Last Friday I was interested to watch a segment of The Rachel Maddow Show (TRMS) – a US news and current affairs programme on MSNBC which I’ve mentioned before on this blog – which contrasted the policy agenda of the incoming Democrat Congress (i.e. the House of Representatives) with that of the previous Republican controlled House of 2016. This development was not reported widely given that it was swamped in the news cycle by Trump’s partial shutdown of the US government. Nevertheless, it’s a worthy news item and worth sharing given the links and ideological similarities between many of our Tory politicians and Republicans, and to a lesser extent Labour politicians and Democrats, of course.

Specifically, the feature looked at the first substantive Bill introduced by Democrats: HR1 the For the People Act. This Bill is in keeping with the landmark Voting Rights Act of the 1960s. It’s a potentially huge reform Act which includes:

  • Nationwide voter registration (currently organised and managed at State level and in many different ways).
  • An independent commission to draw/redraw the boundaries of electoral districts to put an end to the gerrymandering which has been a particular feature of American politics since the REDMAP (Redistricting Majority Project) initiative of Republicans in 2010 (which has been described as intending to create a ‘firewall against the popular will of voters’ and in many cases has succesfully done so).
  • Two weeks of early voting in every state.
  • Ex-felons have their voting rights restored (extremely important in a US context because of the percentage of African Americans sent to prison).
  • Election day will be made a Federal holiday.
  • Prohibition of aggressive voter purges (in the US states can purge – i.e. clear or delete – electoral registration lists between elections therefore requiring voters to re-register before they can vote in the next elections. This device significantly disadvantages certain categories of citizen while favouring others).
  • So called “dark money” groups will have to disclose their donors.
  • A small donor matching system where the Federal government will match the contribution of small donors thus attempting to break the influence of large (wealthy) donors (corporate and private) on the US political system.
  • Candidates for President and Vice President and sitting Presidents and Vice Presidents have to disclose 10 years of tax returns.

There is more, but this is a summary of the main elements.

Contrast this with the first substantive Bill of Trumpian Republicans in 2016, which was a Bill to make it easier for mentally ill people to buy guns and ammunition. As Rachel Maddow notes, this was people who had been adjudicated to have mental illness serious enough that they were not legally allowed to manage their own affairs. Nevertheless, Republicans in the House thought this was such an important issue (I’m honestly not sure for whom – the NRA perhaps?) that it required legislation immediately upon taking control of that branch of the US government.
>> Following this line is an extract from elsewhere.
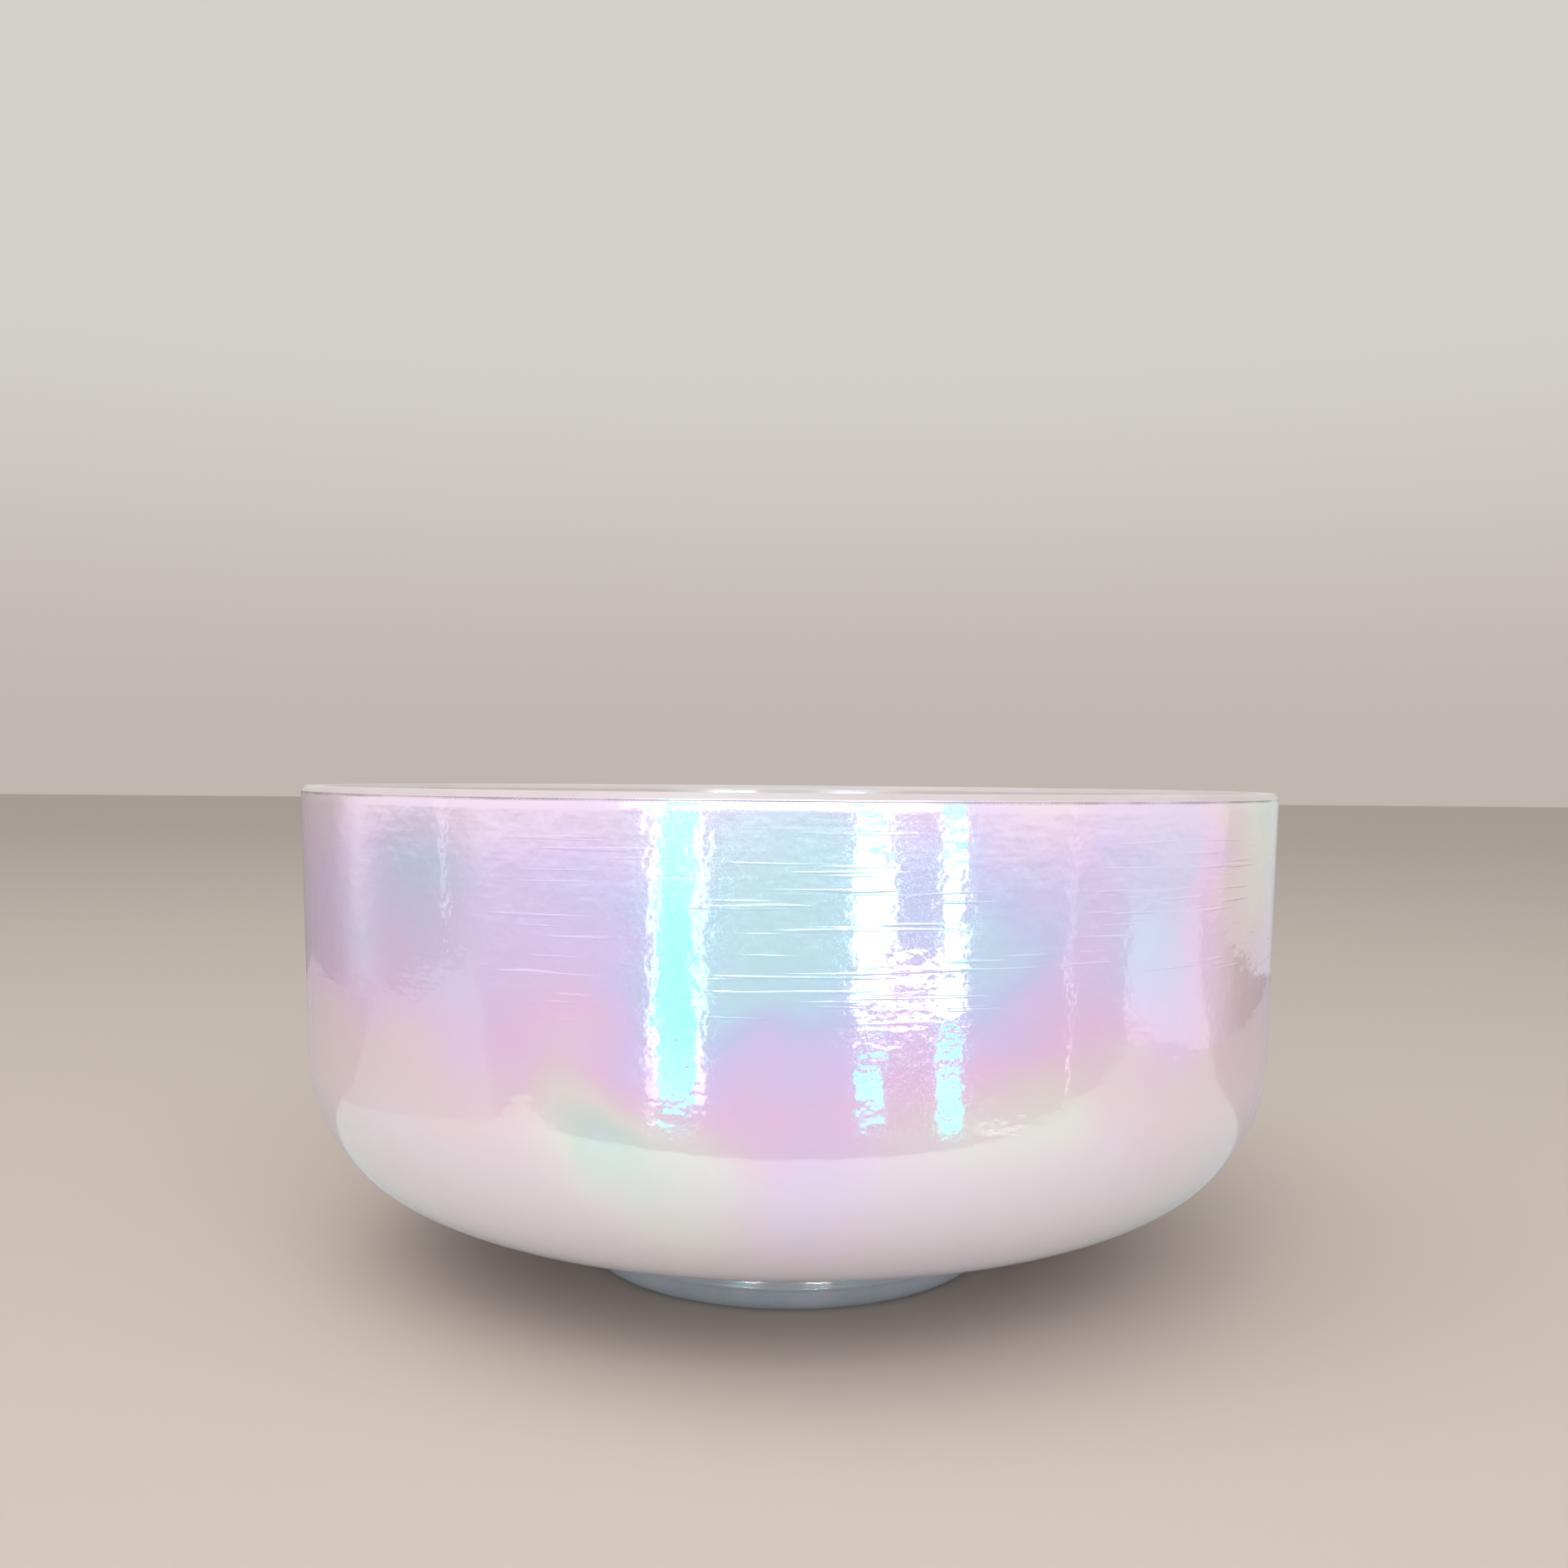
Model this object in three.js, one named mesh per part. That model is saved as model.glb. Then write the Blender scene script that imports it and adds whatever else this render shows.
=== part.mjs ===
// A crystal singing bowl: a bowl of fused quartz with a pearl coating, standing on a soft silicone ring.
// Millimetres, +Z up. The origin is on the axis, in the plane that the ring stands on.
import * as THREE from "three";

// The quartz bowl
const rimDiameter = 203;
const bowlHeight = 92;
const wall = 5;
const baseThickness = 6;
const wallDraft = THREE.MathUtils.degToRad(2.1);
const cornerRadius = 31; // between the wall and the bottom, outside
const crownRadius = 304; // of the nearly flat bottom, outside
const bevelHeight = 1.2;
const bevelWidth = 0.9;

// The silicone ring
const ringInnerDiameter = 67;
const ringSection = 10;
const footWidth = 3; // of the flat that the ring stands on, where the bowl's weight presses it down

const seatGap = 0.3; // between the ring and the bowl that rests on it

// How finely the round shapes are cut
const turnSteps = 72;
const cornerSteps = 10;
const crownSteps = 8;
const sectionSteps = 20;

// Where the bowl comes to rest on the ring: the two arcs touch on the line between their centres.
const sectionRadius = ringSection / 2;
const ringRadius = ringInnerDiameter / 2 + sectionRadius;
const sectionHeight = Math.sqrt(sectionRadius ** 2 - (footWidth / 2) ** 2);
const crownCentreHeight = sectionHeight + Math.sqrt((crownRadius + sectionRadius + seatGap) ** 2 - ringRadius ** 2);
const rimHeight = crownCentreHeight - crownRadius + bowlHeight;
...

Leaving aside this glaring disjunction between the policy priorities of what we might in general terms refer to as the right and left of US politics, with Republicans still in control of the Senate and with Trump in the White House how many elements of the For the People Act that actually pass into law is an open question. For example, given how much time and effort Republicans have put into their strategy of gerrymandering any district where this is possible they are not likely to willingly give up a situation which in many states systematically favours the GOP (Republicans) over Democrats. And there is no way that Trump or his acolytes will agree to a Bill that leads to the disclosure of his tax returns.

From a UK perspective voter registration is likely to become an increasing issue here, as we saw at the last election, as indeed will voter ID as this acts as a deterent to voting for some citizens (as it does in the US and from which I’m sure the Tories have copied this policy). I also particularly like the idea of a small donation matching system. Again, as with the US system – though thankfully not (yet) on the same scale – our political system – and thus our public policy process – is unduly and unfairly influenced by large (wealthy) donors to the detriment of what is supposed to be a democratic system. The Tory party and Tory governments have no incentive to do anything about this, of course, given they are the most significant beneficiaries. But if Labour and other parties were serious about forms of reinventing or reinvigorating democracy this would be a very effective place to start.
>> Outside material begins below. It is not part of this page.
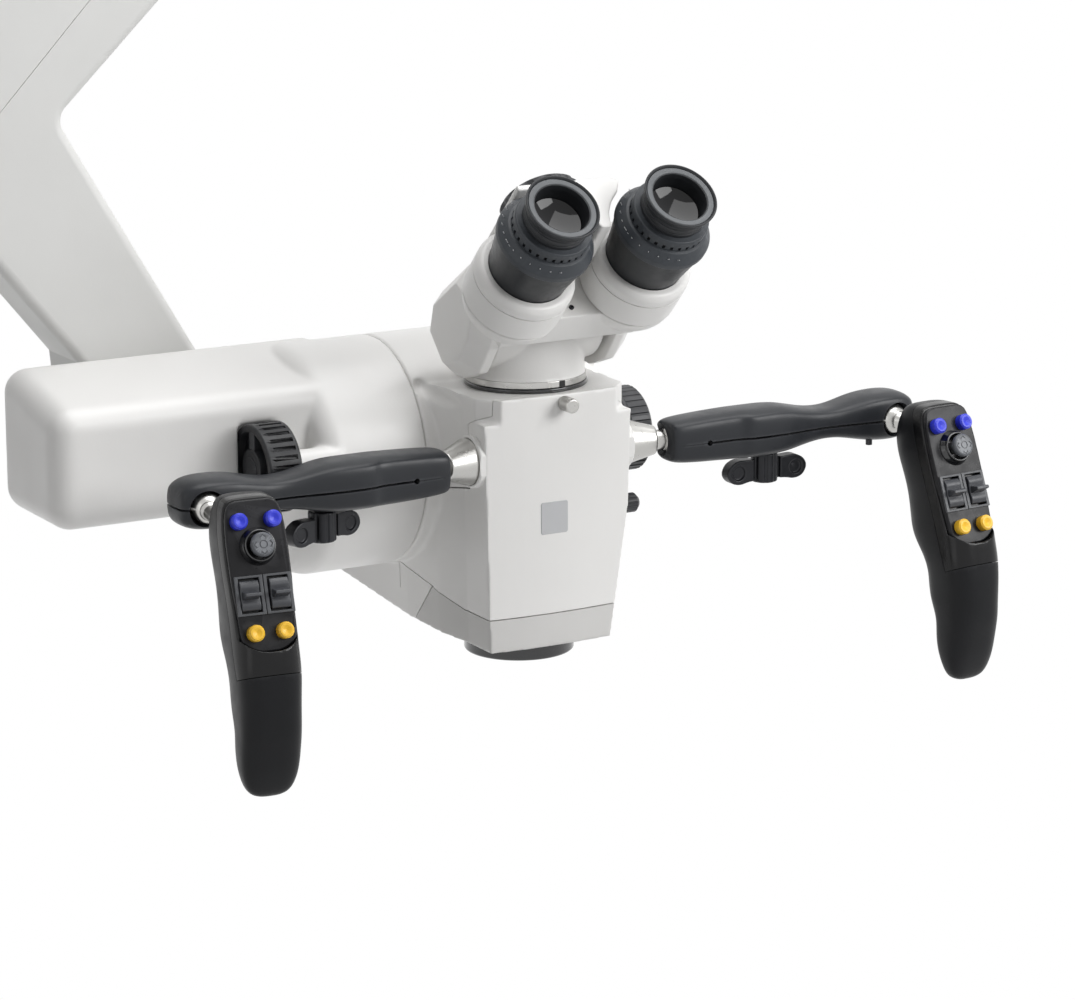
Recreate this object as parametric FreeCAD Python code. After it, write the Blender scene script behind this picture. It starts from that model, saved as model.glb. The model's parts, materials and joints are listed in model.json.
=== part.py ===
"""Head of an operating microscope on its bent carrier arm.

The head is laid out from its own datum: the centre of the round seat that the binocular tube
stands on, with X to the operator's right, -Y towards the operator and +Z up. All pieces are
moved at the end so that the origin lies on the stand mount, at the top of the yaw spindle.
"""
import FreeCAD, Part
import math
import os

V = FreeCAD.Vector
X_AXIS = V(1, 0, 0)
Y_AXIS = V(0, 1, 0)
Z_AXIS = V(0, 0, 1)

# Place of the head under its stand mount
HEAD_DROP = 380.0
OPTIC_AHEAD = 119.0

# Clearances
RUN_GAP = 0.06
BALL_GAP = 0.3
SEAM = 0.3
SLIDE_GAP = 0.3

# Stand spindle and the carrier arm's hub
SPINDLE_R = 15.0
FLANGE_R = 32.0
FLANGE_T = 8.0
FLANGE_BOLT_CIRCLE_R = 24.0
FLANGE_BOLT_R = 3.3
FLANGE_BOLTS = 4
HUB_R = 34.0
HUB_TOP = 368.0
HUB_BOTTOM = 292.0
HUB_FLOOR = 12.0
BEARING_R = 21.0
BEARING_T = 12.0
BEARING_SHOULDER = 3.0

# Carrier arm, a bent plate behind the head
ARM_FRONT = 97.0
ARM_T = 44.0
ARM_EDGE_R = 5.0
ARM_ELBOW_IN = (-206.5, 135.0)
ARM_ELBOW_IN_R = 9.0
ARM_ELBOW_OUT_R = 46.0
ARM_LOW_RIGHT = (-132.0, 8.0)
ARM_UPPER_SLOPE = math.radians(44.0)
ARM_UPPER_WIDTH = 84.0
ARM_KNEE_X = -150.0
ARM_TAPER = math.radians(4.5)
ARM_HUB_SIDE = 0.4 * HUB_R
ARM_LOW_LEFT = (-199.0, 12.0)
ARM_LEFT_SLOPE = math.radians(129.0)
SEAM_LOW = (-237.2, 140.7)
SEAM_HIGH = (-188.4, 192.4)
SEAM_LEFT_X = -300.0
SEAM_RIGHT_X = -58.0
SEAM_DEPTH = 12.0
FAR_LEFT_X = -420.0
FAR_TOP_Z = 460.0

# Lateral tilt pivot, along Y, behind the tilt housing
LATERAL_X = -163.0
LATERAL_Z = -18.0
LATERAL_PIN_R = 12.0
LATERAL_BOSS_R = 33.0
LATERAL_COLLAR_R = 22.0
LATERAL_PIN_IN = 22.0

# Tilt housing: a box and a drum side by side
BOX_LEFT = -246.0
BOX_FRONT = 20.0
BOX_BACK = 91.0
BOX_BOTTOM = -54.0
BOX_TOP_FRONT = 5.0
BOX_TOP_BACK = 19.5
BOX_EDGE_R = 12.0
BOX_WALL = 6.0
COVER_T = 3.0
DRUM_R = 58.5
DRUM_Y = 61.6
DRUM_Z = -40.5
DRUM_WIDTH = 58.0
DRUM_CLEAR = 3.5
DRUM_RIM_R = 12.0
TILT_SHAFT_R = 15.0
TILT_BEARING_R = 20.0
TILT_BEARING_T = 10.0
TILT_SHAFT_IN = 40.0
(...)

In the meantime, I’ll watch with interest progress of the For the People Act. Given the extent to which the Presidency has been debased under Trump and the system of government in the US brought into utter disrepute in the years Republicans have controlled all branches of government some form of counter offensive is well overdue. That said, and as I noted above, in reality little is likely to succeed with Mitch McConnell and his cowardly band of Republican lickspittles controlling the Senate and that disaster of a human being, Trump, in the White House.

McConnell and his merry band have already shown that many of the supposedly ideological positions Republicans had argued for over years (or decades in some cases), such as concern with the deficit, or free trade, were in fact nothing more than convenient totems to be cast aside when it came to a choice between beliefs and values and power. As I was taught many years ago: power tends to corrupt and absolute power corrupts absolutely. Amen to that.




  1. Peter May -

    Have to say Rachel Maddow is always excellent – thank you for the tip. (Compare, well you cannot really, the intelligent but fawning A Marr…) Only trouble is I feel I cannot watch her show too often – otherwise I’d get too interested in US politics to the detriment of our own, which is probably just desperate rather than interesting…

  2. Sean Danaher -

    American politics is of great interest at present and thanks very much for this. The recent headlines obviously have been about the “wall.”
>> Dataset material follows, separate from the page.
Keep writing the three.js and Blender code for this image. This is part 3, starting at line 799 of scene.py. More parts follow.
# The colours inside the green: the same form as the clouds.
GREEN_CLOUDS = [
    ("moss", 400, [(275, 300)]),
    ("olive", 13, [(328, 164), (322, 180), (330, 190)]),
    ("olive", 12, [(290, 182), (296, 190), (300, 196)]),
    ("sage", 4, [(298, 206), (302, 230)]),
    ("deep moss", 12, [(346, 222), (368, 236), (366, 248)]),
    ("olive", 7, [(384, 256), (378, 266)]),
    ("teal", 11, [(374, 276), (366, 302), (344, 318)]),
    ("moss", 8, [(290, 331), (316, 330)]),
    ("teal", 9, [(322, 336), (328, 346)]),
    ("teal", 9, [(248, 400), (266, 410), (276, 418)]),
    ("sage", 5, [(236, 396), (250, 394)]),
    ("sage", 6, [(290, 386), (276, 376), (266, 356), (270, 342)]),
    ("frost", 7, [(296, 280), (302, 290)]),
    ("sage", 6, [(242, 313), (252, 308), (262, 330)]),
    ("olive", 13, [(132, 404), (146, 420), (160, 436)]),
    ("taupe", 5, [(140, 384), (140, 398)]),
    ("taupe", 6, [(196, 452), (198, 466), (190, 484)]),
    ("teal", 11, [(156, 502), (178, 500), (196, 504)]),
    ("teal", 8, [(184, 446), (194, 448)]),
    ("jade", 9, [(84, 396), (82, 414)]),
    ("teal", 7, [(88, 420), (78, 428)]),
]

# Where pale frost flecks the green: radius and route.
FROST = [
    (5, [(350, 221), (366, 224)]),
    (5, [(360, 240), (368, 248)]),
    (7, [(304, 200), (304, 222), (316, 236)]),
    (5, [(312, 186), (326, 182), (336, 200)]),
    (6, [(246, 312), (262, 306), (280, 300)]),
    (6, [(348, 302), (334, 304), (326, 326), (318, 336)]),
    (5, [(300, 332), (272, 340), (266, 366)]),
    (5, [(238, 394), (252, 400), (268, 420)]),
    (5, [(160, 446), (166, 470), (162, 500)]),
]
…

    The list in the “for the people” act in a proper democracy would be as the Americans say a no brainier, but the Republicans only pay lip service to democracy.

    One can argue about the methodology in The Democratic Index https://en.wikipedia.org/wiki/Democracy_Index but the US is now classed as a “flawed democracy.” The UK has also slipped down the rankings.

  3. Bill Hughes -

    The Tories are obviously interested in the voter suppression ploys in the US. The larger the turnout in the UK the smaller is the proportion of Tory votes. Older tend to vote Tory, younger don’t vote as much. The experimental trial of compulsory voter ID at polling stations in some constituencies at the last local elections showed that any form of fraudaulent voting patterns in England was practically non-existent. If we had proportional representation voters would feel that their votes count and any attempt at gerrymandering would be pointless.

  4. Karl Greenall -

    Electoral reform is an absolute necessity in the UK, but it can only be meaningful in a larger context of general renewal. This would include massive reform of the media, to prevent voter manipulation, reform of party funding and the lobbying system to prevent undue purchase of influence, educational reform to create an education system fit for a modern democracy, and a thorough democratisation of society, from workplaces and schools to local and much needed regional government. It’s a big job, but greatly needed.